Ion Dosca (born 2 January 1955) is a Moldovan Brazilian draughts player, international grandmaster since 1996 and world champion in 1999. Dosca also plays other variants of draughts, such as Russian checkers and pool checkers and won numerous national championships in both variants.

== Sports career ==
Ion Dosca played in Soviet junior competitions from the age of 12. At 15, he won the Moldavian SSR youth championships in Russian checkers. In the early 1970s Dosca made first real successes on the All-Union level, winning the silver medal at the All-Union junior Trade Unions Sports Society championships in 1971 and taking the title at the same competition in the next year. In 1974 Dosca won his first Moldavian senior title and received a Master of Sport rank. In 1980 and 1990 Dosca won the USSR Cup in Russian checkers, and in 1991 he shared the first place in the last Soviet championships in Russian checkers.

Ion Dosca made significant successes on the international level. In addition to winning the World championships in Brazilian draughts in 1999, he also won a silver medal (in 1996) and three bronze medals (in 1993, 2004 and 2007) at these championships.
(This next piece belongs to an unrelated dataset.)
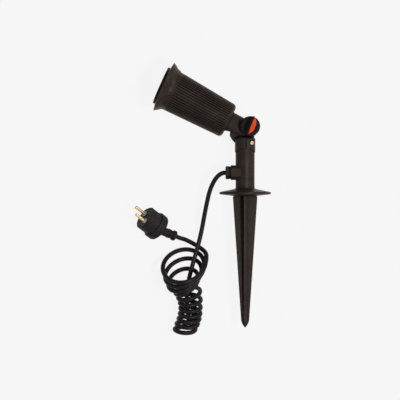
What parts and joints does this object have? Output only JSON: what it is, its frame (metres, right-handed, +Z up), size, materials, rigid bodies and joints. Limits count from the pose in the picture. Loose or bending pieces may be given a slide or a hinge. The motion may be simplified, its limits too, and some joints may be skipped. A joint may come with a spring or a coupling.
{
  "type": "garden spike spotlight",
  "caption": "Ribbed spotlight head on a tilting and turning knuckle, with a post, ground spike, side cable gland and coiled cord with a round moulded plug.",
  "frame": {"origin": "centre of the footprint of the lamp without its cord, on the table that the lamp lies on", "axes": "+Y along the post from spike to head, +X to the side away from the cable gland, +Z up from the table on which the lamp lies on its side"},
  "size_m": [0.2043, 0.4089, 0.0774],
  "materials": {
    "body_plastic": "fine textured dark brown-black",
    "gland_plastic": "satin",
    "rubber_black": "matte",
    "cord_rubber": "satin",
    "plug_rubber": "matte",
    "white_plastic": "gloss",
    "copper_leads": "insulated leads",
    "brass": "plain",
    "pale_plastic": "satin",
    "steel": "plated",
    "lens_glass": "clear",
    "bright_metal": "bright reflector",
    "white_ceramic": "plain",
    "knob_plastic": "satin",
    "orange_plastic": "satin"
  },
  "bodies": {
    "base": {"spike": "body_plastic", "ground_flange": "body_plastic", "post": "body_plastic", "gland_body": "gland_plastic", "gland_seal": "rubber_black", "cable_end": "cord_rubber", "terminal_block": "white_plastic", "post_leads": "copper_leads", "cord_lead": "cord_rubber", "cord_coil": "cord_rubber", "cord_tail": "cord_rubber", "plug_body": "plug_rubber", "plug_boot": "plug_rubber", "plug_pins": "brass", "plug_pin_sleeves": "pale_plastic"},
    "pan": {"collar": "body_plastic", "pivot_bolt": "steel", "friction_washer": "rubber_black"},
    "head": {"elbow": "body_plastic", "elbow_gasket": "rubber_black", "elbow_screws": "steel", "housing": "body_plastic", "lens_gasket": "rubber_black", "lens": "lens_glass", "lamp_bowl": "bright_metal", "lamp_cover": "lens_glass", "lamp_pins": "steel", "lampholder": "white_ceramic", "holder_bracket": "steel", "holder_screws": "steel", "lamp_leads": "copper_leads", "knob_washer": "steel"},
    "knob": {"knob": "knob_plastic", "knob_inlay": "orange_plastic", "knob_insert": "brass"},
    "ring": {"lens_ring": "body_plastic"},
    "lock_screw": {"set_screw": "brass"},
    "nut": {"gland_nut": "gland_plastic"}
  },
  "joints": [
    {"name": "pan_turn", "type": "hinge", "parent": "base", "child": "pan", "pos_m": [0.04987, 0.08, 0.0387], "axis": [0, 1, 0], "range_deg": [-170, 170]},
    {"name": "head_tilt", "type": "hinge", "parent": "pan", "child": "head", "pos_m": [0.05707, 0.10317, 0.0387], "axis": [0, 0, -1], "range_deg": [-12, 80]},
    {"name": "knob_turn", "type": "hinge", "parent": "pan", "child": "knob", "pos_m": [0.05707, 0.10317, 0.056], "axis": [0, 0, 1], "range_deg": [-30, 180]},
    {"name": "ring_turn", "type": "hinge", "parent": "head", "child": "ring", "pos_m": [-0.07199, 0.16318, 0.0387], "axis": [-0.9135, 0.4067, 0], "range_deg": [0, 60]},
    {"name": "lock_screw_turn", "type": "hinge", "parent": "pan", "child": "lock_screw", "pos_m": [0.05908, 0.07837, 0.05092], "axis": [0.6018, 0, 0.7986], "range_deg": [0, 180]},
    {"name": "gland_nut_turn", "type": "hinge", "parent": "base", "child": "nut", "pos_m": [0.0235, 0.03397, 0.0387], "axis": [-1, 0, 0], "range_deg": [0, 90]}
  ]
}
In 2008 at the World Mind Sports Games in Beijing he was leading after the Swiss part of the Brazilian draughts tournament and eventually won the silver medal, losing in the final to the Russia's representative Oleg Dashkov.

Ion Dosca is 15 times national champion of Moldova in Russian checkers, and he also won the American Pool Checkers Association championships in 2000.

Dosca was awarded the Order of Labour Glory for his victory in the 1999 world championships and was nominated by the local media for the Sports person of the year title.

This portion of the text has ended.